REQUIRED WORK
Copy exactly the lines from the one containing "module left_bracket_welds() color(weld_black)" through the one containing "points = [vertex.co", both included, and nothing else.

[A run of records]
==============================

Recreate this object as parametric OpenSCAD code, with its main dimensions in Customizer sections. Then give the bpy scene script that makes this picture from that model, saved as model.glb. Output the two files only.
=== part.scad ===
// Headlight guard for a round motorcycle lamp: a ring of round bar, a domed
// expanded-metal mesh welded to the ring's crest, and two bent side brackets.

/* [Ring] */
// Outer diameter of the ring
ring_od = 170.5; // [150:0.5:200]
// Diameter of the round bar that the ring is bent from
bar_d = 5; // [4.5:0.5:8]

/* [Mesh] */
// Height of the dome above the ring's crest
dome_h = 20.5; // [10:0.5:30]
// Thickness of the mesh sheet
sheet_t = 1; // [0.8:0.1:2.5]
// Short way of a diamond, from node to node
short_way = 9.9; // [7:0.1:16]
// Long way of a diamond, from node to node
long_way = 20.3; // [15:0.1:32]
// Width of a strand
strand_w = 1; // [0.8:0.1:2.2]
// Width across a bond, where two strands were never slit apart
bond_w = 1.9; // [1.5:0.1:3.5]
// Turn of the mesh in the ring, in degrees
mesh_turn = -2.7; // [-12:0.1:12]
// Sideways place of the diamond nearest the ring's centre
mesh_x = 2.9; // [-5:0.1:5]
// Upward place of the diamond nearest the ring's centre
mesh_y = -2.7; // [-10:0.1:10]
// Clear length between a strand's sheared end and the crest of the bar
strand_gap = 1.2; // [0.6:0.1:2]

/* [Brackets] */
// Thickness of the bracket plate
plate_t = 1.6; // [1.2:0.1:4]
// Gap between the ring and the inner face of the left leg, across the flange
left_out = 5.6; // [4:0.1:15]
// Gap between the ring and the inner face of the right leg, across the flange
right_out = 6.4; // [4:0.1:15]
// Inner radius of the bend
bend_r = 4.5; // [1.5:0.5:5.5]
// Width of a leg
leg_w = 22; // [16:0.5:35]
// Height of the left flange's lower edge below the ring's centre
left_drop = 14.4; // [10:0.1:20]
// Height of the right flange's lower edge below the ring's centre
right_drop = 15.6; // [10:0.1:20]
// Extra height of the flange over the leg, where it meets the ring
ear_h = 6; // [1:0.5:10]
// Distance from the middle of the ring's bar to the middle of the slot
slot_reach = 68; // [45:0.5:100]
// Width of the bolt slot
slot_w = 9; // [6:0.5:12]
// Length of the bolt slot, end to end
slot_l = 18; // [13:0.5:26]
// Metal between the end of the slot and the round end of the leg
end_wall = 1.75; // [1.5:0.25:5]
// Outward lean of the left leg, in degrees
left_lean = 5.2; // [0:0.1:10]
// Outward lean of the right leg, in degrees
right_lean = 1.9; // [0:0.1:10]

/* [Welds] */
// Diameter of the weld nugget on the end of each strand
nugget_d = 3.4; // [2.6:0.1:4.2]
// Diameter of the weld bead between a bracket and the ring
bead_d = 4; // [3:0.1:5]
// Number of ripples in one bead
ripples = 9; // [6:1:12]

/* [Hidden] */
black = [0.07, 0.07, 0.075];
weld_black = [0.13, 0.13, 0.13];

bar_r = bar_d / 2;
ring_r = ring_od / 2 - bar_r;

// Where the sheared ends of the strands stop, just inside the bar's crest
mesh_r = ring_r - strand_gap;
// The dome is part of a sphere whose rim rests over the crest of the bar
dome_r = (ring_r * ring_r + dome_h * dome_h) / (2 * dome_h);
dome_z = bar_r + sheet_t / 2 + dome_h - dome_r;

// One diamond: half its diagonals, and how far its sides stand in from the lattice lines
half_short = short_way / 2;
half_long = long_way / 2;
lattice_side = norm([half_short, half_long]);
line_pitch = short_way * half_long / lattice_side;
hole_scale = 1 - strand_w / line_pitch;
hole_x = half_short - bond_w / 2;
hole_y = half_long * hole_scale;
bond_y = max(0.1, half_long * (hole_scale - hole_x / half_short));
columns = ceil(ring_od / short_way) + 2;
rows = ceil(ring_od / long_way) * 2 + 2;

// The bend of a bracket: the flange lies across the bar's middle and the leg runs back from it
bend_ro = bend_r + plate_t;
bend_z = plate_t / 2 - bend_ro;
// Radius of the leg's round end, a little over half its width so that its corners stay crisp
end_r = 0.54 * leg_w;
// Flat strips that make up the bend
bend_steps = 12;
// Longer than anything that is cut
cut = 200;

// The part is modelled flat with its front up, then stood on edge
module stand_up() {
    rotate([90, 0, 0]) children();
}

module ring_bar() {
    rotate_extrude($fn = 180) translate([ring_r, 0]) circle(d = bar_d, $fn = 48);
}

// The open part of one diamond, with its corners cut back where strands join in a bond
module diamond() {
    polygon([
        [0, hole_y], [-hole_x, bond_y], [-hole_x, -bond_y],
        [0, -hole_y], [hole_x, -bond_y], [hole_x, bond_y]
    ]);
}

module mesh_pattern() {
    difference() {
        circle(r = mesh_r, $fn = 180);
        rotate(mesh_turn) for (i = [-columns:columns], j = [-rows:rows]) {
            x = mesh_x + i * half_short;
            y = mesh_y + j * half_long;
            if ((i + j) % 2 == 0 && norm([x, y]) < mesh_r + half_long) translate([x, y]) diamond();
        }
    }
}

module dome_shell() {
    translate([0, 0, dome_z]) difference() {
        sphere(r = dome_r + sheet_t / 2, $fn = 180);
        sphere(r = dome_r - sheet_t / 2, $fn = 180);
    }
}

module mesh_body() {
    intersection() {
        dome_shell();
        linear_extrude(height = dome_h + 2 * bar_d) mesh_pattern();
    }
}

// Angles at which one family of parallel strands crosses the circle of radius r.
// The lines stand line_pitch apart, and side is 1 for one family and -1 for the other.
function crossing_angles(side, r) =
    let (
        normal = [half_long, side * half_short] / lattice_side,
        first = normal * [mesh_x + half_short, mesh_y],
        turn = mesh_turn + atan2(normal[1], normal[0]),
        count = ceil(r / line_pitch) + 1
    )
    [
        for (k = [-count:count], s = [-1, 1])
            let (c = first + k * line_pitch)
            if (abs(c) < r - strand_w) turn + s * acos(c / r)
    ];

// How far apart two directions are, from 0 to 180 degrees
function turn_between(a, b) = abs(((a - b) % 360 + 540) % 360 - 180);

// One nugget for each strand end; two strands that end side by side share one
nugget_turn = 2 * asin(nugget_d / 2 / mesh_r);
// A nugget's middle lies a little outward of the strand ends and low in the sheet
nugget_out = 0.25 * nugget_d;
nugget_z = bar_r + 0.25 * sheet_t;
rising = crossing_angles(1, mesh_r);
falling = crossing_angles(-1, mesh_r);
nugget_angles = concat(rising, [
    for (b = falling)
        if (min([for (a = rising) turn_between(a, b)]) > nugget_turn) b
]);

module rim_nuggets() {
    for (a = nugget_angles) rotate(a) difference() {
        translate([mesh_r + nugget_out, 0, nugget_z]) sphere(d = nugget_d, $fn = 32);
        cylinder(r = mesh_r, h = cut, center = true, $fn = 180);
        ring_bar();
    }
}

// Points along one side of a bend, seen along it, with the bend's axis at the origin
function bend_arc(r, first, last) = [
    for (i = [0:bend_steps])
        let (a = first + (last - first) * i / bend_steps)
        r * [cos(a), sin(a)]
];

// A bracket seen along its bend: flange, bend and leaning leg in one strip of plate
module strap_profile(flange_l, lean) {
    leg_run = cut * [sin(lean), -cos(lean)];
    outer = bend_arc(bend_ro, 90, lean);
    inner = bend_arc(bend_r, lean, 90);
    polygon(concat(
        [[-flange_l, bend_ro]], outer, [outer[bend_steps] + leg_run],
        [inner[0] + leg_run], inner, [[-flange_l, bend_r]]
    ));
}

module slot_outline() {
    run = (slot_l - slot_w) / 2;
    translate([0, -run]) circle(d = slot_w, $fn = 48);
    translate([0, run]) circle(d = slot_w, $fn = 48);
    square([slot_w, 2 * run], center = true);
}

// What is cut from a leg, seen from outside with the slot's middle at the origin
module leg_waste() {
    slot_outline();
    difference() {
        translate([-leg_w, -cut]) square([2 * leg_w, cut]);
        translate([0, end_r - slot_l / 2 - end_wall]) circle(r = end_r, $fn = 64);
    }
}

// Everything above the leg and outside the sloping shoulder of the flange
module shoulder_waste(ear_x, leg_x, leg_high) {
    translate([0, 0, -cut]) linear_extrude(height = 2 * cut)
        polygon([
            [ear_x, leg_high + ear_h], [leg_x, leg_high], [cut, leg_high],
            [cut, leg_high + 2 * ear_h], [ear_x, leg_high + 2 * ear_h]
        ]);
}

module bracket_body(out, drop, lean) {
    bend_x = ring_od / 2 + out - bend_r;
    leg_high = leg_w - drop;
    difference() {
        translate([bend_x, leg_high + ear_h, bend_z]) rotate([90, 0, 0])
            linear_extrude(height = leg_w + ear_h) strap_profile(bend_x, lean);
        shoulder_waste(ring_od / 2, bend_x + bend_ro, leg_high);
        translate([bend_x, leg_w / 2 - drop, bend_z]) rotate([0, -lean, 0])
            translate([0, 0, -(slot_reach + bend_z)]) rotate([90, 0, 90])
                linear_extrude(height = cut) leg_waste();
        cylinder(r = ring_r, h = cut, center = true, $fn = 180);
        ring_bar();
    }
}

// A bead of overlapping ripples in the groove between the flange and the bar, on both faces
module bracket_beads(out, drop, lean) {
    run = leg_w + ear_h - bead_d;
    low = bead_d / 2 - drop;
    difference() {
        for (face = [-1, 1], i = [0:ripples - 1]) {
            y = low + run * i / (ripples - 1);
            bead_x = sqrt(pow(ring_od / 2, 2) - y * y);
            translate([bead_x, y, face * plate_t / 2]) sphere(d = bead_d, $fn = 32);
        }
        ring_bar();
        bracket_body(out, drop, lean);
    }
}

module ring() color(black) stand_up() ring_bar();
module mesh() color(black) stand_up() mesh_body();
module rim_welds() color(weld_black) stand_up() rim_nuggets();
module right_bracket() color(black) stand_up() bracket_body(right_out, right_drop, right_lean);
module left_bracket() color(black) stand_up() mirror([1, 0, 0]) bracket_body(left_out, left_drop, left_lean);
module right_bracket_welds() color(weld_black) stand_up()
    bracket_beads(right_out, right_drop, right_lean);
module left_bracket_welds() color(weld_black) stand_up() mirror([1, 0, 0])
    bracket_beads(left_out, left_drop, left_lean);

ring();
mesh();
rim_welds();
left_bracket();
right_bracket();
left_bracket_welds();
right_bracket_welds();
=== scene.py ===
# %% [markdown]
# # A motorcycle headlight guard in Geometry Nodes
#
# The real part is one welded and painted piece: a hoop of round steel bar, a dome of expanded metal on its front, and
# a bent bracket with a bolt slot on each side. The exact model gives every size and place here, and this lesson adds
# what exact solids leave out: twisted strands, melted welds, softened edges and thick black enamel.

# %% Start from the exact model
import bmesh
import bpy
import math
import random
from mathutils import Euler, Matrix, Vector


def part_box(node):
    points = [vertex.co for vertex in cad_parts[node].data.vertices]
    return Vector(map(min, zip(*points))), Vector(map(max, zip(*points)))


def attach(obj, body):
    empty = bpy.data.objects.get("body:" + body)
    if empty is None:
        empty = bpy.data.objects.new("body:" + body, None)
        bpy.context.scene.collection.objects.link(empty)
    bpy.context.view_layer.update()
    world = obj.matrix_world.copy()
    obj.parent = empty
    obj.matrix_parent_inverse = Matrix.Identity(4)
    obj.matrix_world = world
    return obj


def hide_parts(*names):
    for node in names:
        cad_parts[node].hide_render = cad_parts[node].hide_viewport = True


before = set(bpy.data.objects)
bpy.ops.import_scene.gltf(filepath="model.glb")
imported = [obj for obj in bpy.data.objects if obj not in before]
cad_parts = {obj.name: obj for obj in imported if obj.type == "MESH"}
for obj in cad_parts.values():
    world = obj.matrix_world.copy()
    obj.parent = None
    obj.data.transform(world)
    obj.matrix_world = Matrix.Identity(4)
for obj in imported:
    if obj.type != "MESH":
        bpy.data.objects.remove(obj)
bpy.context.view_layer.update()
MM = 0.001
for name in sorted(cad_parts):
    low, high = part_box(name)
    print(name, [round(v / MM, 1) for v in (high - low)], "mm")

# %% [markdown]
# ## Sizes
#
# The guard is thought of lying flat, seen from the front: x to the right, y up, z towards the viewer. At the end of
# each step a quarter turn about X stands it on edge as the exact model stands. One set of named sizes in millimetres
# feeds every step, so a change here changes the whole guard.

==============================

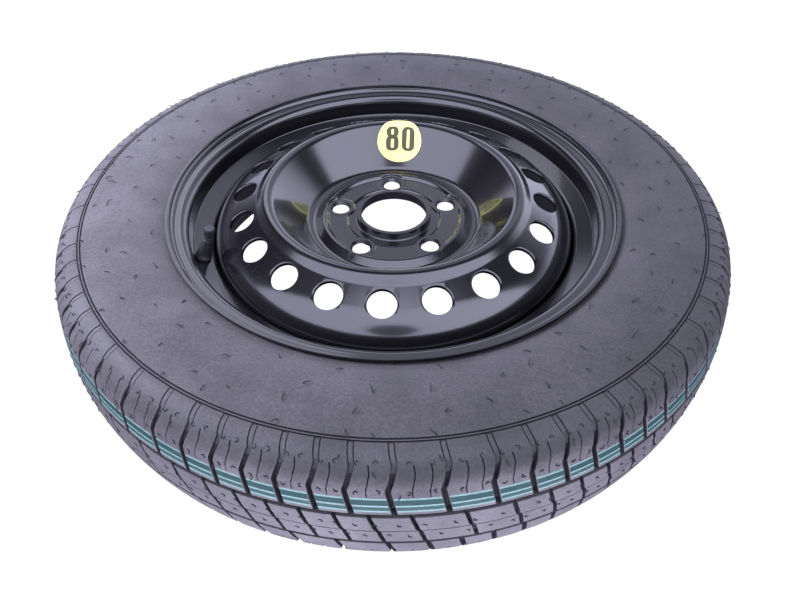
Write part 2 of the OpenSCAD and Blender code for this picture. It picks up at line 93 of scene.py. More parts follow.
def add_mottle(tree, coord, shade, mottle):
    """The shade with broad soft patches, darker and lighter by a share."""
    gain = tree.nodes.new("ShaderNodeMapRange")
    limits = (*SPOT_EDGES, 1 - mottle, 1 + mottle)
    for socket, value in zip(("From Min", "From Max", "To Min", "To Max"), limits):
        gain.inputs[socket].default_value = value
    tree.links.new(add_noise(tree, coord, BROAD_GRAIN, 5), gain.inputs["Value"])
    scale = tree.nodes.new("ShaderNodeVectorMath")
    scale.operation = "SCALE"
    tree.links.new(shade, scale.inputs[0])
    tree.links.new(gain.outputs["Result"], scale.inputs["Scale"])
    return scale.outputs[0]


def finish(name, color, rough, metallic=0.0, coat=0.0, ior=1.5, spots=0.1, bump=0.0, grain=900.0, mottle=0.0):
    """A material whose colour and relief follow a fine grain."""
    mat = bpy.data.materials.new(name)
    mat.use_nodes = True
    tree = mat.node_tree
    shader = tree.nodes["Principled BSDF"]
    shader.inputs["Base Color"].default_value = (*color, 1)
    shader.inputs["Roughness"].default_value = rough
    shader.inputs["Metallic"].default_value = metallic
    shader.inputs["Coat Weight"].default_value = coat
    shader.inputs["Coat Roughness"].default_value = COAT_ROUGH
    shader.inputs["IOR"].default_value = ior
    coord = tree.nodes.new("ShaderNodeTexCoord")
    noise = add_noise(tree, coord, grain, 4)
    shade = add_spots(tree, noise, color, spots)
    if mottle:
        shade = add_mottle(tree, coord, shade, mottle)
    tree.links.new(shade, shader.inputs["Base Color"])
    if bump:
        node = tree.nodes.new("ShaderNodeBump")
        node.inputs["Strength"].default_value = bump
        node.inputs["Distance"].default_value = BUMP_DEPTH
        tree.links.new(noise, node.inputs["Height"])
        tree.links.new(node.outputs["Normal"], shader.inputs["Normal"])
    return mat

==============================

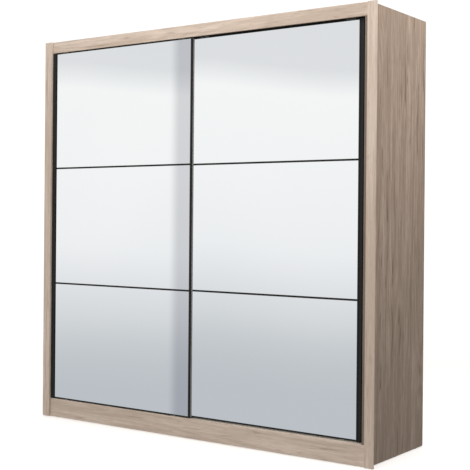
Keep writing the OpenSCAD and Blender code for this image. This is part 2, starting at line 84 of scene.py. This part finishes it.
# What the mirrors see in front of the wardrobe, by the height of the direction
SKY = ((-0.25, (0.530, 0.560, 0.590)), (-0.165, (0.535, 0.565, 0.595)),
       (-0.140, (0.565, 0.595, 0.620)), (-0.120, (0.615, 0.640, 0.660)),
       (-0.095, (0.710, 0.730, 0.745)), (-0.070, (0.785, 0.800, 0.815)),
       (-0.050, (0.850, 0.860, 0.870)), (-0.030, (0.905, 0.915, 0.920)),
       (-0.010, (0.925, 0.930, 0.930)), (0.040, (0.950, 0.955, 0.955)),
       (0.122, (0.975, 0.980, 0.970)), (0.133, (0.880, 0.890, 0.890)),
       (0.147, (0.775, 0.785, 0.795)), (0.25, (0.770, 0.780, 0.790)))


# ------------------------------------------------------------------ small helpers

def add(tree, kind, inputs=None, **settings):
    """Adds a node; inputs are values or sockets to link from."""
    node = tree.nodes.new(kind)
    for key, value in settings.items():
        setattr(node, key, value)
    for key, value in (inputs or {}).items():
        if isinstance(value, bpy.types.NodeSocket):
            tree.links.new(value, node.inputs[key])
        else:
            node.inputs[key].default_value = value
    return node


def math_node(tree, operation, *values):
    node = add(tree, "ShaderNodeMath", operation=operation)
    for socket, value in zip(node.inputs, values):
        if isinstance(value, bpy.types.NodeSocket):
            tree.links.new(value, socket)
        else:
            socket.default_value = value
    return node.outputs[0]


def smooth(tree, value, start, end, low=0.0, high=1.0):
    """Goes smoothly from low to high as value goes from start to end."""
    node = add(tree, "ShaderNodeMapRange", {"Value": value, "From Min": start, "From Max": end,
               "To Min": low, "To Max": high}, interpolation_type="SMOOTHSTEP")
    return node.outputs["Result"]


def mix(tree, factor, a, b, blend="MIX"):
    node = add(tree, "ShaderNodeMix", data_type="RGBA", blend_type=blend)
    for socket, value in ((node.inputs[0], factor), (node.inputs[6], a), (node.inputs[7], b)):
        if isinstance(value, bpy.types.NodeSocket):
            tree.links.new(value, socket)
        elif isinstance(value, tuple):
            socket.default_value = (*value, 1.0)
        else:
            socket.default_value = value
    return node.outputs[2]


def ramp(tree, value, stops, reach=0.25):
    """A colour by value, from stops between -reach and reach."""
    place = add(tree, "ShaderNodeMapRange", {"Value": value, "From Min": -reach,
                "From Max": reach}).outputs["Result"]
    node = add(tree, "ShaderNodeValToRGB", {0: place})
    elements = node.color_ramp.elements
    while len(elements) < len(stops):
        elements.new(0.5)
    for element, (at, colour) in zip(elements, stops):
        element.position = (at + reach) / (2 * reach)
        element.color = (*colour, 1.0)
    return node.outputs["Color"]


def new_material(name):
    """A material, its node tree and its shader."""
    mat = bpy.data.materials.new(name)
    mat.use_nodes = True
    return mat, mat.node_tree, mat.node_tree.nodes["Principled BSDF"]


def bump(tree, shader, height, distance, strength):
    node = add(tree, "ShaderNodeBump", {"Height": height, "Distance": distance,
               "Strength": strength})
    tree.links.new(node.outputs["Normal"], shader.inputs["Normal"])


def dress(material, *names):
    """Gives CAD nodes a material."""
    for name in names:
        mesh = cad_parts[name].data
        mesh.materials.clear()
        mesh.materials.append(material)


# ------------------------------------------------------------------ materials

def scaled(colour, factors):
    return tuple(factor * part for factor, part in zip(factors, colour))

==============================

RESPONSE TO THE EXERCISE
module left_bracket_welds() color(weld_black) stand_up() mirror([1, 0, 0])
    bracket_beads(left_out, left_drop, left_lean);

ring();
mesh();
rim_welds();
left_bracket();
right_bracket();
left_bracket_welds();
right_bracket_welds();
=== scene.py ===
# %% [markdown]
# # A motorcycle headlight guard in Geometry Nodes
#
# The real part is one welded and painted piece: a hoop of round steel bar, a dome of expanded metal on its front, and
# a bent bracket with a bolt slot on each side. The exact model gives every size and place here, and this lesson adds
# what exact solids leave out: twisted strands, melted welds, softened edges and thick black enamel.

# %% Start from the exact model
import bmesh
import bpy
import math
import random
from mathutils import Euler, Matrix, Vector


def part_box(node):
    points = [vertex.co for vertex in cad_parts[node].data.vertices]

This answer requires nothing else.